The principles of law governing the attorney-client privilege were well stated by Justice Cardozo in Clark v. United States, 289 U.S. 1, 15, 53 S. Ct. 465, 469, 77 L. Ed. 993 (1933) where, speaking for a unanimous court, he said:

"* * * [T]here is a privilege protecting communications between attorney and client. The privilege takes flight if the relation is abused. A client who consults an attorney for advice that will serve him in the commission of a fraud will have no help from the law. He must let the truth be told. There are early cases apparently to the effect that a mere charge of illegality, not supported by any evidence, will set the confidences free. See, e.g., Reynell v. Sprye, 10 Beav. 51, 54 [50 Eng.Reprint, 501], 11 Beav. 618 [50 Eng.Reprint, 955]; In re Postlewaite [L.R.] 35 Ch.D. 722, 724; cf. Regina v. Bollivant, [1900] 2 Q.B.D. 163, [1901] A.C. 196 [ C.A.]. But this conception of the privilege is without support in later rulings. `It is obvious that it would be absurd to say that the privilege could be got rid of merely by making a charge of fraud.' O'Rourke v. Darbishire, (1920) A.C. 581, 604. To drive the privilege away, there must be `something to give colour to the charge'; there must be `prima facie evidence that it has some foundation in fact.' O'Rourke v. Darbishire, loc. cit., supra, also pp. 614, 622, 631, 633 of [1920] A.C. When that evidence is supplied, the seal of secrecy is broken. See, also: Regina v. Cox [(1884) L.R.], 14 Q.B.D. 153, 157, 161, 175; cf. Bujac v. Wilson, 27 N.M. 112, 196 P. 513; In re Niday, 15 Idaho, 559, 98 P. 845. The judgment of the House of Lords in O'Rourke v. Darbishire has given to the whole subject a definite exposition. Nor does the loss of the *69 privilege depend upon the showing of a conspiracy, upon proof that client and attorney are involved in equal guilt. The attorney may be innocent, and still the guilty client must let the truth come out. Regina v. Cox [(1884) L.R. 14 Q.B.D. 153], supra; Matthews v. Hoagland, 48 N.J. Eq. 455, 469, 21 A. 1054; State v. Faulkner, 175 Mo. 546, 593, 75 S.W. 116; Standard Fire Ins. Co. v. Smithhart, 183 Ky. 679, 684, 211 S.W. 441, 5 A.L.R. 972; State v. Kidd, 89 Iowa, 54, 56 N.W. 263; cf. Bank of Utica v. Mersereau, 3 Barb. Ch. (N.Y.) 528, 598, 49 Am.Dec. 189; Coveney v. Tannahill, 1 Hill (N.Y.) 33, 41, 37 Am.Dec. 287. "* * * A privilege surviving until the relation is abused and vanishing when abuse is shown to the satisfaction of the judge has been found to be a workable technique for the protection of the confidences of client and attorney."
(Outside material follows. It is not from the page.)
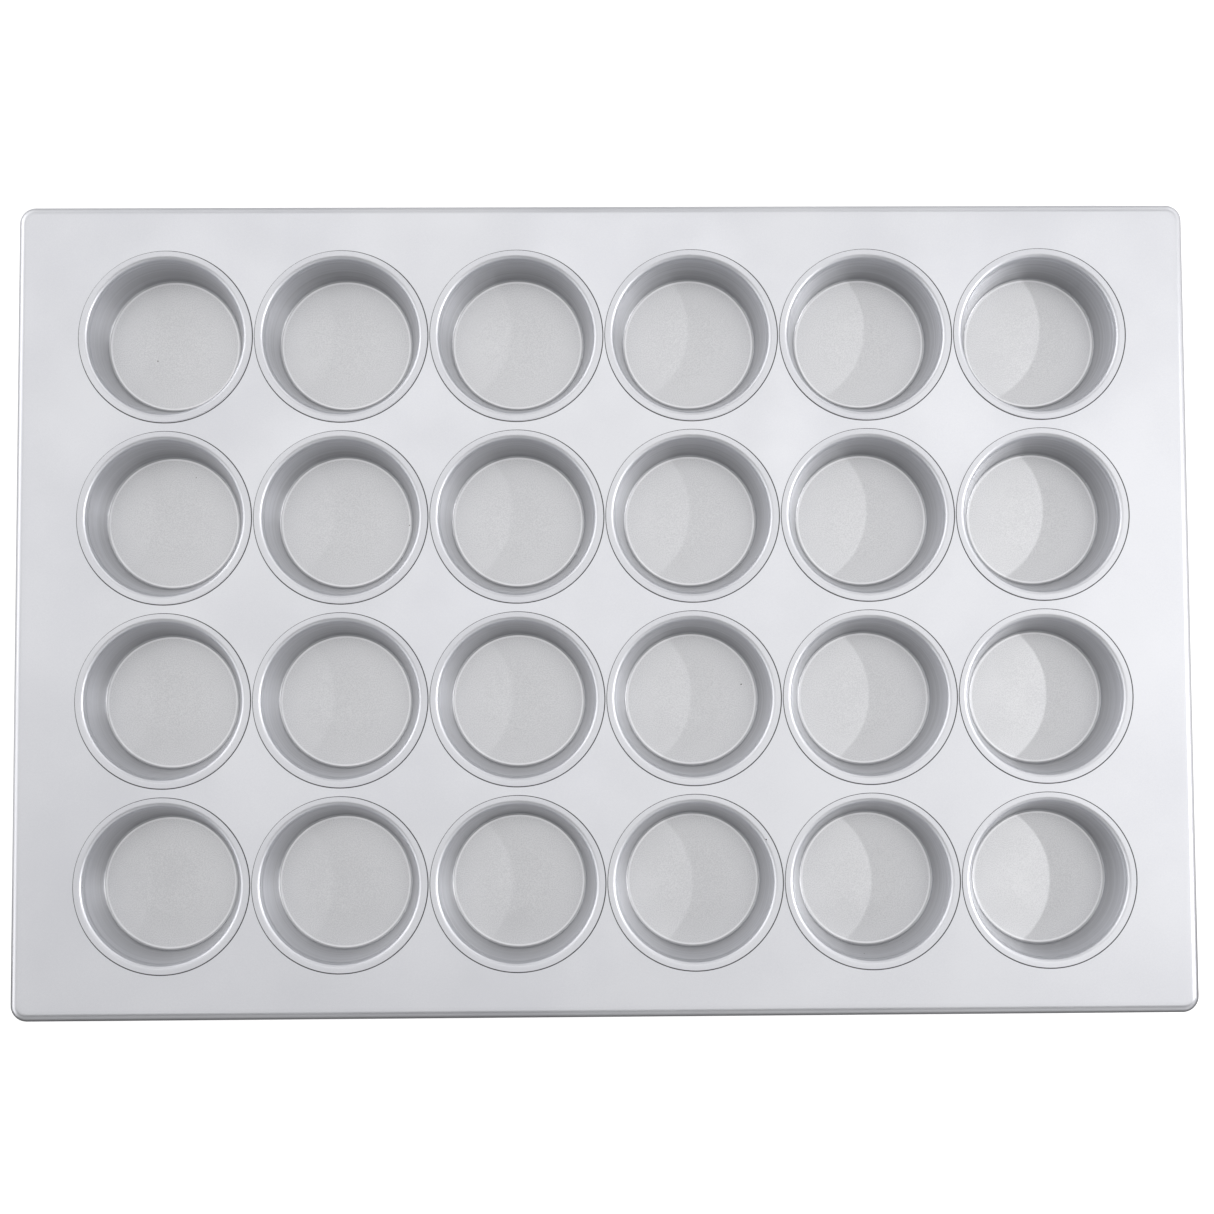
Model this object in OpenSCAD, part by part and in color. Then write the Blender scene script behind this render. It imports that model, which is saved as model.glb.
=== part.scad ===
// Jumbo muffin tin: 24 drawn steel cups locked into one pressed steel panel,
// whose edge is rolled around a stiffening wire.
// Millimetres. +X runs along the long side, +Y towards the back, +Z up.
// The origin is in the middle of the tin, on the plane that the cups stand on.

/* [Panel] */
// Overall length, left to right
tin_length = 657.2; // [600:0.1:700]
// Overall width, front to back
tin_width = 454; // [415:0.1:500]
// Radius of the outer corners, seen from above
corner_r = 9; // [8:0.5:30]
// Thickness of the panel's sheet
panel_t = 0.8; // [0.6:0.1:1]
// Outer radius of the bend along the panel's edge
edge_bend_r = 4.5; // [3:0.1:5]
// Height of the rolled edge, from the panel's top to the bottom of the roll
edge_height = 11; // [10.5:0.1:14]

/* [Rim wire] */
// Diameter of the wire inside the rolled edge
wire_d = 4.8; // [3:0.1:5]
// Gap between the wire and the sheet rolled around it
wire_gap = 0.1; // [0.05:0.01:0.3]
// How far the sheet wraps around the wire, in degrees
wrap_angle = 250; // [180:5:280]
// Gap between the wire's two ends, in the middle of the back edge
wire_end_gap = 1; // [0.5:0.5:10]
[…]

Applying the principles announced by Justice Cardozo to this case, it appears that the Committee did lay a sufficient founation for demanding the records asked from Bernstein. Before Bernstein was called the Committee had heard testimony from Wickes, Stanton, Bishop and Sloan regarding a proposed $25,000 transaction which might be regarded as a campaign contribution or as a bribe. An examination of the reporter's transcript shows that a prima facie case had been made, and that under the circumstances the attorney-client privilege did not apply. "He must let the truth be told." Bernstein should produce the records called for in the subpoena, and answer all relevant and proper questions of the Committee.
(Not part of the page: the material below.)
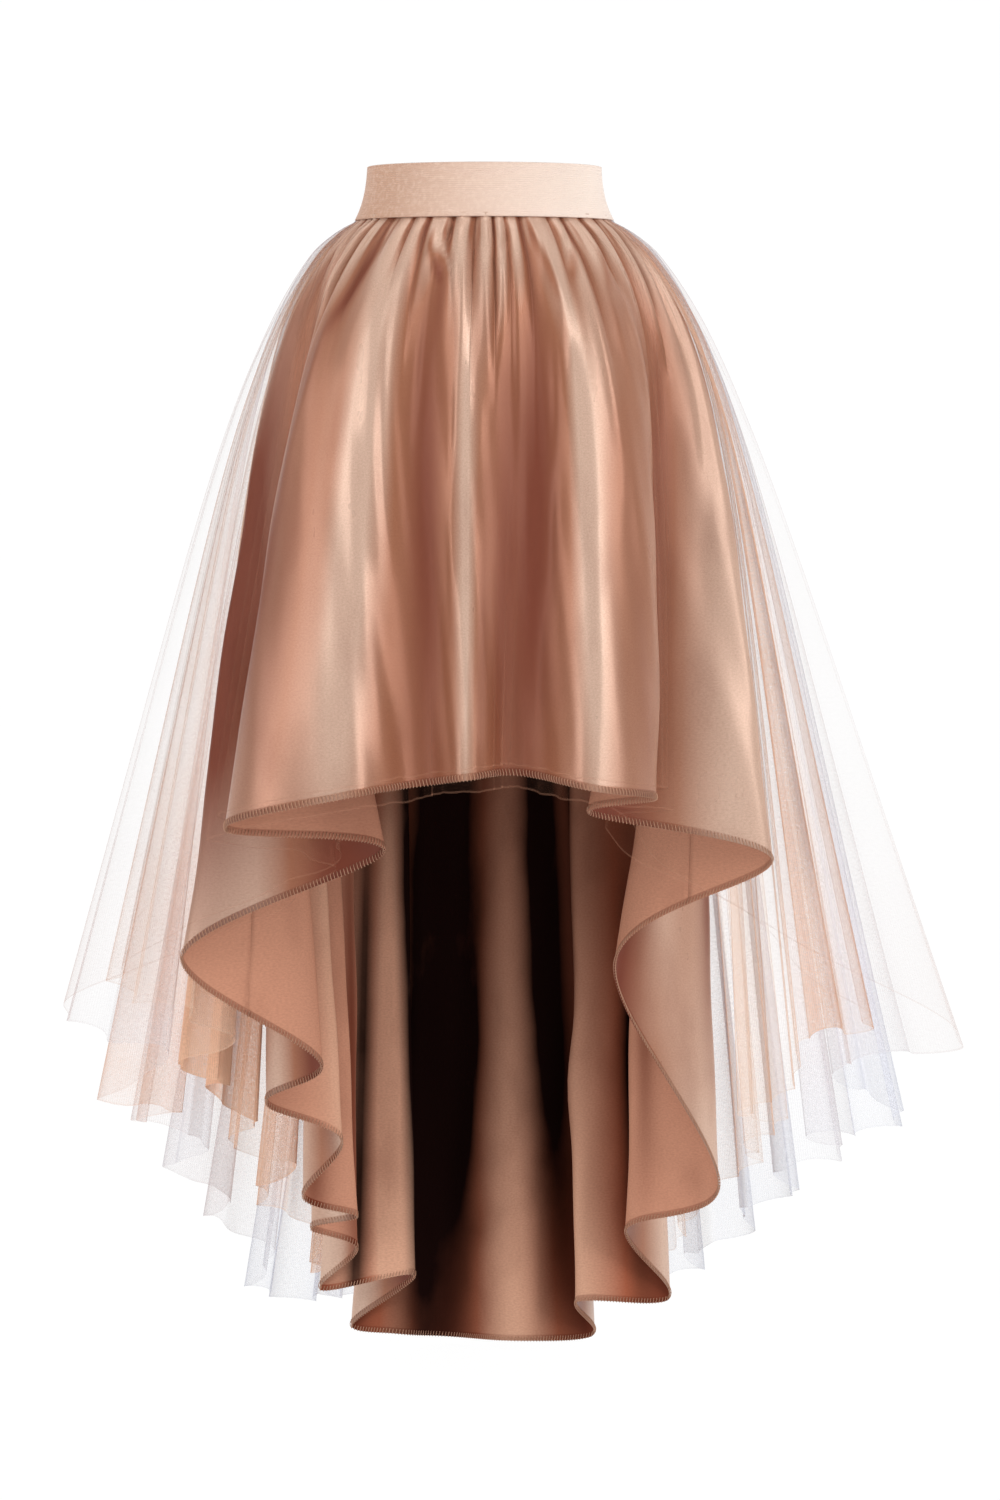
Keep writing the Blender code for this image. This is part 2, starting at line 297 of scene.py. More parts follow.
def lined(lines, turn, depth):
    """The size of the lines at a place, strongest half way along each."""
    total = np.zeros_like(turn + depth)
    for line in lines:
        run = line.end_depth - line.depth
        along = (depth - line.depth) / run
        inside = np.clip(along, 0.0, 1.0)
        middle = line.turn + (line.end_turn - line.turn) * inside
        across = ((turn - middle + 180.0) % 360.0 - 180.0) / line.width
        beyond = (along - inside) * run / 0.05
        fade = np.exp(-(beyond**2)) * (0.35 + 0.65 * np.sin(math.pi * inside))
        total += line.size * np.exp(-(across**2)) * fade
    return total


def satin_folded(turn, depth):
    """The satin with its main folds."""
    return folded(SATIN, SATIN_FOLDS, turn, depth)


def satin_place(turn, depth):
    """The satin with its folds, creases and slight unevenness."""
    slow = uneven(turn, (9, 30, 1.2), (21, 170, 0.7)) * np.sin(depth * 21.0 + turn * 0.21)
    pucker = uneven(turn, (33, 80, 0.5), (47, 10, 0.35)) * np.sin(depth * 40.0 + turn * 0.4)
    fine = (slow + pucker) * MM * ease(depth / 0.08)
    return moved_out(satin_folded, turn, depth, fine + lined(SATIN_CREASES, turn, depth) * MM)


def satin_length(turn):
    """From the seam to the satin's hem."""
    return hem_place(SATIN_FOLDS, turn)[1] - SEAM_DROP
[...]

It would be improper to begin an investigation by calling an attorney who intended to claim the attorney-client privilege. It is only after serious charges have been made under oath by witnesses that the Legislative Committee regards as responsible, and a prima facie case established, that an attorney may be called upon to give an explanation of his client's affairs, either to a court or to an investigating committee of the legislature. Here participants in the transaction involving the $25,000 had testified as witnesses before the legislative committee called Bernstein. This was proper procedure.

The writ of certiorari is granted, the writ of habeas corpus is directed to be vacated, and Respondent Bernstein is remanded to the custody of the Petitioner.